It’s been almost two weeks since Amazon’s EC2 and RDS service took a fall sending an enormous number of websites and web apps crumbling to their feet.
One of the biggest criticisms of the whole affair was Amazon’s deafly silence. As startups and businesses were left to apologise to their customers because of Amazon’s failure. Amazon maintained its silence.
Today, two weeks later, Amazon has issued an apology and a post mortem – found here. What caused the issue? In summary, it appears the entire issue stems from an operator error where one (human) mistake caused the initial outage and before long began affecting other facets of Amazon’s service. Amazon plans to increase automation in an effort to prevent human error going forward.

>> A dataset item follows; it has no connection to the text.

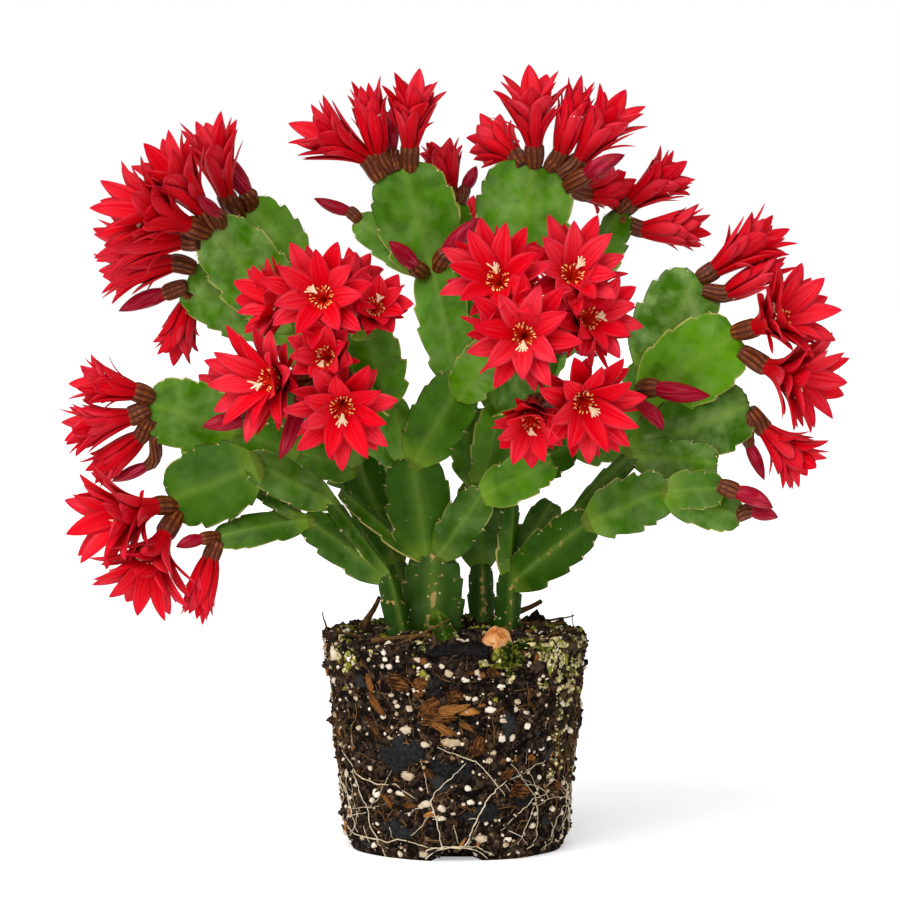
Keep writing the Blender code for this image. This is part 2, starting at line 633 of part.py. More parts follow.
def bodies_of(mesh):
    """The separate closed bodies of a mesh, largest first, without loose scraps."""
    bm = bmesh.new()
    bm.from_mesh(mesh)
    bm.faces.ensure_lookup_table()
    seen, groups = set(), []
    for start in bm.faces:
        if start.index in seen:
            continue
        group, reached = [], [start]
        seen.add(start.index)
        while reached:
            face = reached.pop()
            group.append(face.index)
            for vert in face.verts:
                for near in vert.link_faces:
                    if near.index not in seen:
                        seen.add(near.index)
                        reached.append(near)
        groups.append(set(group))
    bm.free()
    made = []
    for group in sorted(groups, key=len, reverse=True):
        part = bmesh.new()
        part.from_mesh(mesh)
        part.faces.ensure_lookup_table()
        extra = [face for face in part.faces if face.index not in group]
        bmesh.ops.delete(part, geom=extra, context="FACES")
        if part.calc_volume(signed=True) > SCRAP_VOLUME:
            solid = bpy.data.meshes.new("body")
            part.to_mesh(solid)
            made.append(solid)
        part.free()
    return made


def add_solids(name, mesh, materials):
    """Adds each body of a mesh as its own object: name, name_2 and so on."""
    added = []
    for i, solid in enumerate(bodies_of(mesh)):
        added.append(add_object(name if i == 0 else f"{name}_{i + 1}", solid, materials))
    return added


def tree_of(meshes):
    """A search tree over the faces of several meshes."""
    bm = bmesh.new()
    for mesh in meshes:
        bm.from_mesh(mesh)
    made = BVHTree.FromBMesh(bm)
    bm.free()
    return made


def build():
    clear_scene()
    soil = paint("Peat and perlite", "3A2A20", 0.95)
    rock = paint("Sandstone", "C98A5B", 0.8)
    moss = paint("Moss", "6E8A2C", 0.95)
    wood = paint("Weathered bark", "8A5A36", 0.85)
    char = paint("Charred wood", "2A2724", 0.8)
    stem_paints = [paint("Pad", "4E7F2E", 0.45), paint("Tube", "6A4424", 0.6)]
    stem_paints.append(paint("Bud", "A81440", 0.45))
    red = paint("Petal", "D5122A", 0.5)

    obstacles = []
    for name, rows in STEMS.items():
        shapes = [pad(*row) for row in rows]
        pads = tree_of(shapes)
        for foot, end, tip, radius in BUDS.get(name, ()):
            shapes.append(bud(foot, end, tip, radius, pads))
        for (_, carrier), flowers in BLOOMS.items():
            if carrier == name:
                shapes += [tube(*flower[:3], pads) for flower in flowers]
        for thing in add_solids(name, combine(name, shapes, stem_paints), stem_paints):
            obstacles.append(tree_of([thing.data]))

    seed = 0
    for (name, _), rows in BLOOMS.items():
        shapes = []
        for _, end, aim, spread in rows:
            seed += 1
            shapes.append(bloom(end, aim, spread, seed, obstacles))
        for thing in add_solids(name, combine(name, shapes, [red]), [red]):
            obstacles.append(tree_of([thing.data]))

    add_object("stone", lump(*STONE), [rock])
    add_object("moss_clump", lump(*MOSS_CLUMP), [moss])
    add_object("bark_chip", lump(*BARK_CHIP), [wood])
    add_object("charred_stick", stick(*CHARRED_STICK), [char])
    add_object("long_twig", stick(*LONG_TWIG), [wood])
    add_object("back_twig", stick(*BACK_TWIG), [wood])

    sockets = [recess()]
    sockets += [pad(*rows[0], grow=GAP) for rows in STEMS.values()]
    sockets += [lump(*row, grow=GAP) for row in (STONE, MOSS_CLUMP, BARK_CHIP)]
    sockets += [stick(*row, grow=GAP) for row in (CHARRED_STICK, LONG_TWIG, BACK_TWIG)]
    ball = combine("root_ball", [root_ball_body(), *sockets], [soil], "DIFFERENCE")
    add_object("root_ball", bodies_of(ball)[0], [soil])


build()
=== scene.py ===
# %% [markdown]
# # An easter cactus in full flower
# The plant has been lifted out of its pot, so it stands on a bare root ball that kept the
# pot's shape. Flat pads grow one from the tip of another in arching chains. At the ends of
# the chains, short ribbed tubes carry red flowers with rings of pointed petals.
#
# The solids of the plant are loaded first, as a fixed frame. This script then grows a finer
# surface around each of them: pads with crenate edges, curved petals, stamens, and a root ball
# with perlite, bark, moss and roots. Everything is in metres, +Z up, seen from -Y.

# %% Load the frame
import json
import math
import random

import bpy
import bmesh
import numpy as np
from mathutils import Matrix, Vector, noise
from mathutils.bvhtree import BVHTree
from mathutils.kdtree import KDTree

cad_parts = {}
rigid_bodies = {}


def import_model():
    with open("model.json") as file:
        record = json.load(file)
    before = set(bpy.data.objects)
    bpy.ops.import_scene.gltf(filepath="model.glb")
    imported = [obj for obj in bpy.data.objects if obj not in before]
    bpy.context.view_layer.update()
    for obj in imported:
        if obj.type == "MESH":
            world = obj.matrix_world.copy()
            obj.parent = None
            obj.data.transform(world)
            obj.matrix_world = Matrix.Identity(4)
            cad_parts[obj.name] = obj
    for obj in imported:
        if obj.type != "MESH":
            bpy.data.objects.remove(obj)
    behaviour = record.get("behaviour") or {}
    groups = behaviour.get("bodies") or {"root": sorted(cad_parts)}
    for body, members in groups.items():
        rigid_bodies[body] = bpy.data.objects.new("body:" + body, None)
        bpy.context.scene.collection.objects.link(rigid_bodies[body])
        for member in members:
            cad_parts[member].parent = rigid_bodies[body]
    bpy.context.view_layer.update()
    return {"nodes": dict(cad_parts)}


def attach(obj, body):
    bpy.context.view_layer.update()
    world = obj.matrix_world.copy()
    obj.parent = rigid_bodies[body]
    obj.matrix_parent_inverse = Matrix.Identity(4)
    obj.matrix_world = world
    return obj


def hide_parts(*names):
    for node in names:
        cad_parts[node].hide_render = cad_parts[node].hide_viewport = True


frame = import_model()
MM = 0.001
print("solids:", len(frame["nodes"]))

# %% [markdown]
# ## Helpers
# A few small functions are used by every later step. Colours are written as the sRGB hex values
# that a picture editor shows, and Blender's shaders want linear light, so one function converts.
# One function adds a node to any tree, for materials and for Geometry Nodes alike. It hands
# back the node's output, which is what the next node wants.

# %% Helpers for colours and nodes


def linear(hexcode):
    """An sRGB hex colour as linear RGBA."""
    channels = [int(hexcode[i : i + 2], 16) / 255 for i in (0, 2, 4)]
    return (*[c / 12.92 if c <= 0.04045 else ((c + 0.055) / 1.055) ** 2.4 for c in channels], 1.0)


def wire(node, inputs):
    """Gives a node its inputs: each is a value, or another node's output to link."""
    for name, value in inputs.items():
        if isinstance(value, bpy.types.NodeSocket):
            node.id_data.links.new(value, node.inputs[name])
        else:
            node.inputs[name].default_value = value


def add(tree, kind, inputs=None, out=None, **settings):
    """Adds a node with its settings, and hands back its output of that name, or else the first
    one in use. A kind that doesn't say Node is a shader's."""
    made = tree.nodes.new(kind if "Node" in kind else "ShaderNode" + kind)
    for name, value in settings.items():
        setattr(made, name, value)
    wire(made, inputs or {})
    return made.outputs[out] if out else next((each for each in made.outputs if each.enabled), None)


def start_material(name, roughness, sheen, more=None):
    """A material, its tree and its Principled shader. Sheen is the specular level."""
    made = bpy.data.materials.new(name)
    made.use_nodes = True
    shader = made.node_tree.nodes["Principled BSDF"]
    wire(shader, {"Roughness": roughness, "Specular IOR Level": sheen, **(more or {})})
    return made, made.node_tree, shader


def mark(mesh, label, values, kind="FLOAT"):
    """Stores a number or a vector for each point of a mesh."""
    made = mesh.attributes.new(label, kind, "POINT")
    made.data.foreach_set("value" if kind == "FLOAT" else "vector", np.ravel(values))


def in_scene(name, mesh):
    """An object at the origin with that mesh."""
    made = bpy.data.objects.new(name, mesh)
    bpy.context.scene.collection.objects.link(made)
    return made


def mesh_object(name, points, faces, material, smooth=True, **attributes):
    """A mesh object, with a number for each point under each attribute's name."""
    mesh = bpy.data.meshes.new(name)
    mesh.from_pydata([tuple(p) for p in points], [], faces)
    for label, values in attributes.items():
        mark(mesh, label, values)
    mesh.materials.append(material)
    if smooth:
        mesh.shade_smooth()
    return in_scene(name, mesh)


def ring_faces(first, levels, count):
    """The faces between rings of count points that follow each other from point first on."""
    for low in range(first, first + (levels - 1) * count, count):
        for i in range(count):
            j = (i + 1) % count
            yield (low + i, low + j, low + count + j, low + count + i)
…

In its apology Amazon say the following:
“…we want to apologize. We know how critical our services are to our customers’ businesses and we will do everything we can to learn from this event and use it to drive improvement across our services. As with any significant operational issue, we will spend many hours over the coming days and weeks improving our understanding of the details of the various parts of this event and determining how to make changes to improve our services and processes.”
Amazon has also issued a 10 day credit equal to customers in the affected zone.
The biggest question remains, what impact will this have on Amazon’s web services business and will we see an immediate distrust in the cloud? I like to think not but this combined with the hacking of Sony’s Playstation Network is unquestionably going to leave many customers (both business and consumer) hesitant about the future of a cloud based world.